Through the reflective glass, we see the suspect in the adjacent interrogation room. He is sitting erect, wearing a black leather jacket, looking unnaturally confident, even tough, while cuffed to a chair. A cold blue ribbon of neon light casts an eerie glow on the room.
"Remember," Agent Dessler says to her colleague, "he's an ex-Marine. He won't cave easily."
Eyes fixed, face stern, Agent Manning replies, "I just need to establish that even though we are in a government building, I'm willing to go as far as it takes."
"How are you going to start?" Dessler asks.

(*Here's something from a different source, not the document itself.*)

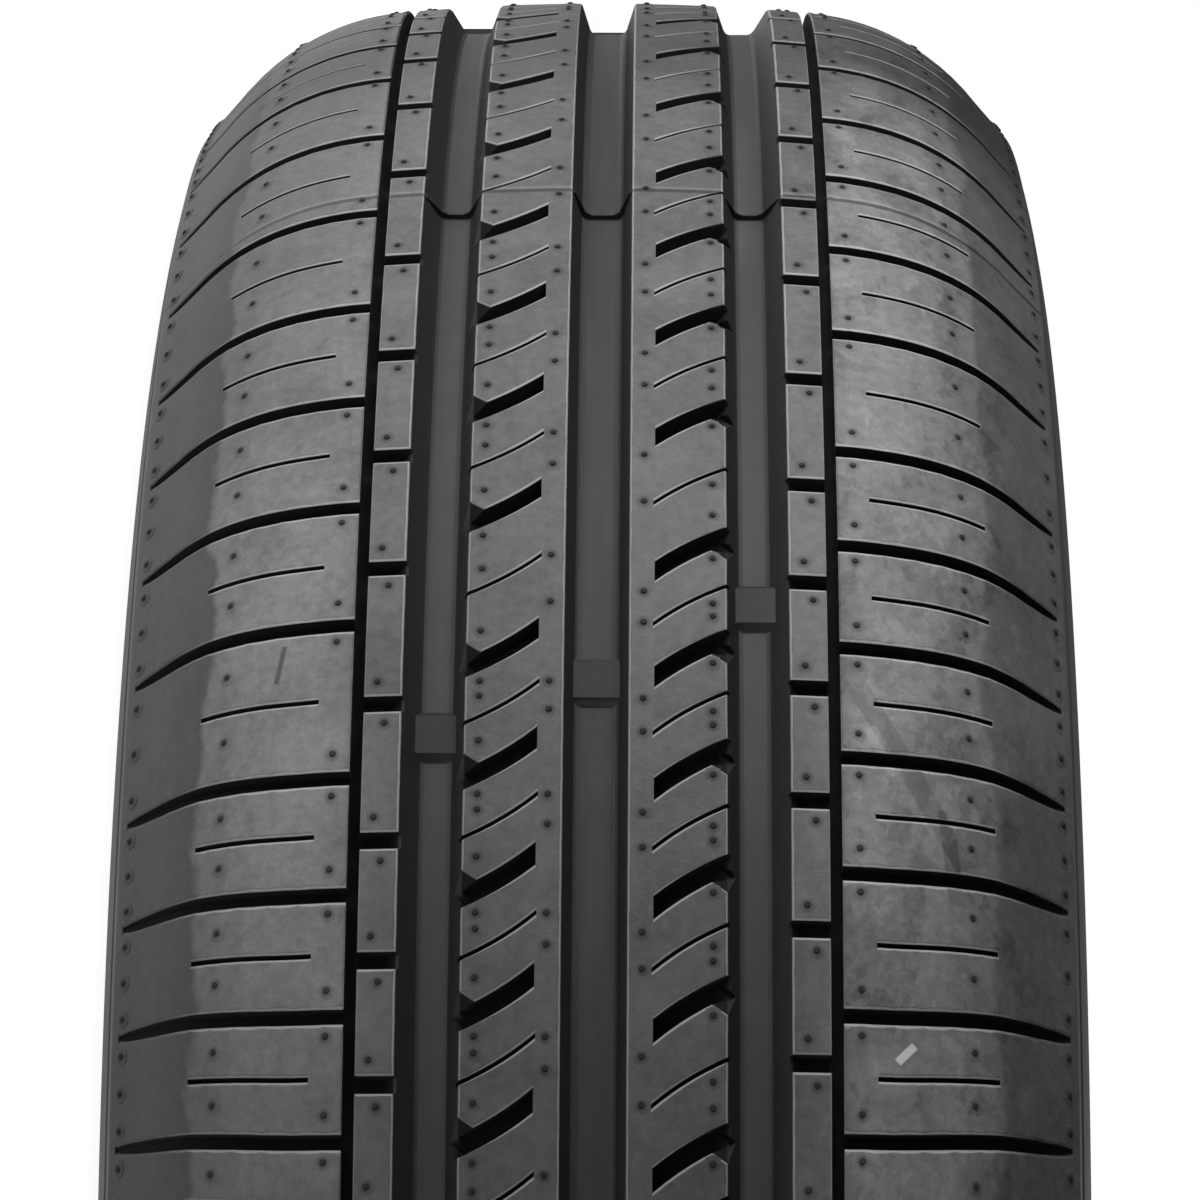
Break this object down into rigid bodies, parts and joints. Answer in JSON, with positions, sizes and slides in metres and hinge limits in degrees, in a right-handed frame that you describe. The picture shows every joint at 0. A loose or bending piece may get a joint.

"I'll use Richards"--and the camera pans to a man lurking in a dark corner of the room.
"OK," answers Dessler.
Agent Richards, carrying a pale blue case, follows Manning into the interrogation room.
The cocky suspect, Joe Prado, announces to Manning: "Told you, I'm not talkin' to you, pal. I haven't been charged with anything. I haven't done anything wrong." Prado was just seen assisting a known terrorist, whom he inexplicably shot and killed.
"We both know that's a lie, so let's not waste each other's time. Whaddya say, Joe?"
"I'm not sayin' anything to you," Prado insists.
And with that, Richards flips open the case and pulls out a syringe.
If you watch Fox Television Network's edge-of-your-seat anti-terrorism series 24, you will recognize the above scene from season four. You will have also been to the interrogation room before. Numerous times. In this past season alone.
The fictitious Counter Terrorism Unit (CTU) portrayed on 24 responds with any means necessary to terrorist crises. It is customary for Richards to administer the "truth serum" and various sensory deprivation techniques, while lead character, Agent Jack Bauer (Kiefer Sutherland), will beat, shoot, and otherwise employ extreme measures to force suspects to disclose crucial information. Coercion, including torture, is routinely applied and justified by the logic of the so-called "ticking time-bomb." The fourth season of 24 delivered the ultimate apocalyptic storyline: CTU raced to stop Islamic terrorists from launching a nuclear warhead at an American city. Under those conditions, who could object to breaking the law--and a few of Joe Prado's fingers?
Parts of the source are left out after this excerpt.